Problem details:
Please give the listing again, word for word, with nothing left out.

Supplied data:
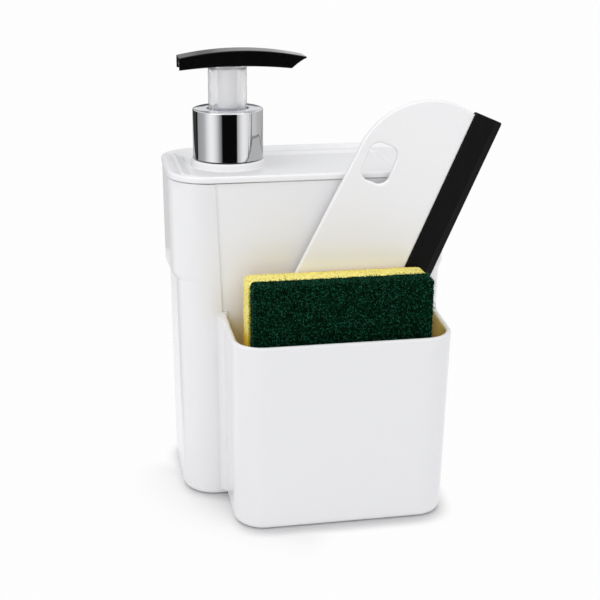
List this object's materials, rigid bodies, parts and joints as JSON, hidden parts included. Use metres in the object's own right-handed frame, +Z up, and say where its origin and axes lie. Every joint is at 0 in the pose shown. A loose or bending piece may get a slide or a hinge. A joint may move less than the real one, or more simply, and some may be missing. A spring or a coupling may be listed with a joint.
{
  "type": "soap pump caddy",
  "caption": "White sink caddy with a drop-in soap tank and lotion pump behind, and an open front pocket holding a scouring sponge and a small leaning squeegee.",
  "frame": {"origin": "on the table, under the middle of the tank compartment", "axes": "+Z up out of the lid, -Y towards the user and the open pocket, +X to the user's right"},
  "size_m": [0.1321, 0.0923, 0.1857],
  "materials": {
    "shell_white": "smooth satin-gloss white moulding",
    "tank_white": "smooth white moulding, a little softer than the shell",
    "gasket_soft": "soft white foam washer",
    "pump_white": "plain white pump mouldings",
    "collar_chrome": "bright plated collar",
    "clear_plastic": "clear, slightly frosted moulding",
    "tube_natural": "natural translucent tube",
    "piston_soft": "soft sealing piston",
    "spring_steel": "bright stainless wire and ball",
    "head_black": "polished black",
    "plate_white": "smooth white sheet moulding",
    "blade_rubber": "soft black rubber",
    "foam_yellow": "open-cell yellow sponge foam",
    "pad_green": "coarse dark green scouring fibre"
  },
  "bodies": {
    "caddy": {"caddy_body": "shell_white"},
    "tank": {"reservoir_tank": "tank_white"},
    "lid": {"lid": "shell_white"},
    "pump": {"neck_gasket": "gasket_soft", "chaplet": "clear_plastic", "pump_housing": "pump_white", "inlet_ball": "spring_steel", "dip_tube": "tube_natural", "return_spring": "spring_steel"},
    "collar": {"threaded_closure": "pump_white", "collar_shell": "collar_chrome"},
    "plunger": {"stem": "pump_white", "piston": "piston_soft", "piston_plug": "pump_white"},
    "head": {"nozzle_core": "clear_plastic", "head_cover": "head_black"},
    "sponge": {"sponge_foam": "foam_yellow", "scouring_pad": "pad_green"},
    "squeegee": {"squeegee_plate": "plate_white", "squeegee_blade": "blade_rubber"}
  },
  "joints": [
    {"name": "tank_lift", "type": "slide", "parent": "caddy", "child": "tank", "axis": [0, 0, 1], "range_m": [0, 0.14]},
    {"name": "lid_lift", "type": "slide", "parent": "tank", "child": "lid", "axis": [0, 0, 1], "range_m": [0, 0.135]},
    {"name": "pump_lift", "type": "slide", "parent": "lid", "child": "pump", "axis": [0, 0, 1], "range_m": [0, 0.155]},
    {"name": "collar_turn", "type": "hinge", "parent": "pump", "child": "collar", "pos_m": [-0.0318, 0, 0.15], "axis": [0, 0, 1], "range_deg": [0, 540]},
    {"name": "pump_press", "type": "slide", "parent": "pump", "child": "plunger", "axis": [0, 0, -1], "range_m": [0, 0.014], "stiffness_N_per_m": 600, "springref_m": -0.006, "deforming": ["return_spring"]},
    {"name": "head_turn", "type": "hinge", "parent": "plunger", "child": "head", "pos_m": [-0.0318, 0, 0.178], "axis": [0, 0, 1], "continuous": true},
    {"name": "sponge_lift", "type": "slide", "parent": "caddy", "child": "sponge", "axis": [0, 0, 1], "range_m": [0, 0.085]},
    {"name": "squeegee_lift", "type": "slide", "parent": "caddy", "child": "squeegee", "axis": [0.3907, 0, 0.9205], "range_m": [0, 0.09]}
  ]
}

The completed task:
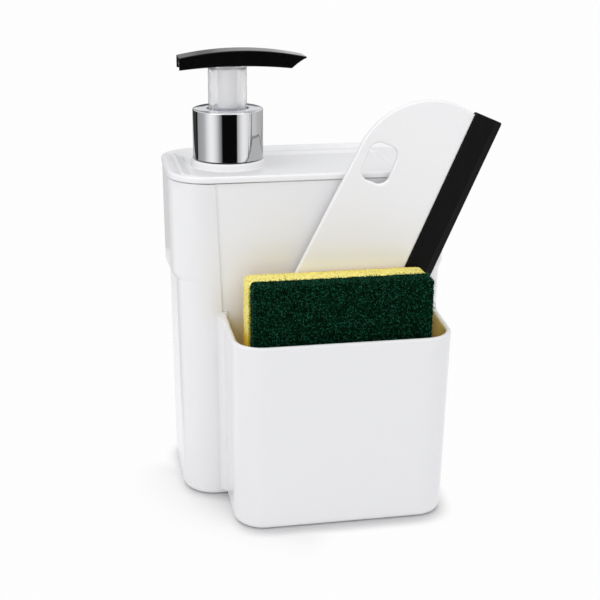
List this object's materials, rigid bodies, parts and joints as JSON, hidden parts included. Use metres in the object's own right-handed frame, +Z up, and say where its origin and axes lie. Every joint is at 0 in the pose shown. A loose or bending piece may get a slide or a hinge. A joint may move less than the real one, or more simply, and some may be missing. A spring or a coupling may be listed with a joint.
{
  "type": "soap pump caddy",
  "caption": "White sink caddy with a drop-in soap tank and lotion pump behind, and an open front pocket holding a scouring sponge and a small leaning squeegee.",
  "frame": {"origin": "on the table, under the middle of the tank compartment", "axes": "+Z up out of the lid, -Y towards the user and the open pocket, +X to the user's right"},
  "size_m": [0.1321, 0.0923, 0.1857],
  "materials": {
    "shell_white": "smooth satin-gloss white moulding",
    "tank_white": "smooth white moulding, a little softer than the shell",
    "gasket_soft": "soft white foam washer",
    "pump_white": "plain white pump mouldings",
    "collar_chrome": "bright plated collar",
    "clear_plastic": "clear, slightly frosted moulding",
    "tube_natural": "natural translucent tube",
    "piston_soft": "soft sealing piston",
    "spring_steel": "bright stainless wire and ball",
    "head_black": "polished black",
    "plate_white": "smooth white sheet moulding",
    "blade_rubber": "soft black rubber",
    "foam_yellow": "open-cell yellow sponge foam",
    "pad_green": "coarse dark green scouring fibre"
  },
  "bodies": {
    "caddy": {"caddy_body": "shell_white"},
    "tank": {"reservoir_tank": "tank_white"},
    "lid": {"lid": "shell_white"},
    "pump": {"neck_gasket": "gasket_soft", "chaplet": "clear_plastic", "pump_housing": "pump_white", "inlet_ball": "spring_steel", "dip_tube": "tube_natural", "return_spring": "spring_steel"},
    "collar": {"threaded_closure": "pump_white", "collar_shell": "collar_chrome"},
    "plunger": {"stem": "pump_white", "piston": "piston_soft", "piston_plug": "pump_white"},
    "head": {"nozzle_core": "clear_plastic", "head_cover": "head_black"},
    "sponge": {"sponge_foam": "foam_yellow", "scouring_pad": "pad_green"},
    "squeegee": {"squeegee_plate": "plate_white", "squeegee_blade": "blade_rubber"}
  },
  "joints": [
    {"name": "tank_lift", "type": "slide", "parent": "caddy", "child": "tank", "axis": [0, 0, 1], "range_m": [0, 0.14]},
    {"name": "lid_lift", "type": "slide", "parent": "tank", "child": "lid", "axis": [0, 0, 1], "range_m": [0, 0.135]},
    {"name": "pump_lift", "type": "slide", "parent": "lid", "child": "pump", "axis": [0, 0, 1], "range_m": [0, 0.155]},
    {"name": "collar_turn", "type": "hinge", "parent": "pump", "child": "collar", "pos_m": [-0.0318, 0, 0.15], "axis": [0, 0, 1], "range_deg": [0, 540]},
    {"name": "pump_press", "type": "slide", "parent": "pump", "child": "plunger", "axis": [0, 0, -1], "range_m": [0, 0.014], "stiffness_N_per_m": 600, "springref_m": -0.006, "deforming": ["return_spring"]},
    {"name": "head_turn", "type": "hinge", "parent": "plunger", "child": "head", "pos_m": [-0.0318, 0, 0.178], "axis": [0, 0, 1], "continuous": true},
    {"name": "sponge_lift", "type": "slide", "parent": "caddy", "child": "sponge", "axis": [0, 0, 1], "range_m": [0, 0.085]},
    {"name": "squeegee_lift", "type": "slide", "parent": "caddy", "child": "squeegee", "axis": [0.3907, 0, 0.9205], "range_m": [0, 0.09]}
  ]
}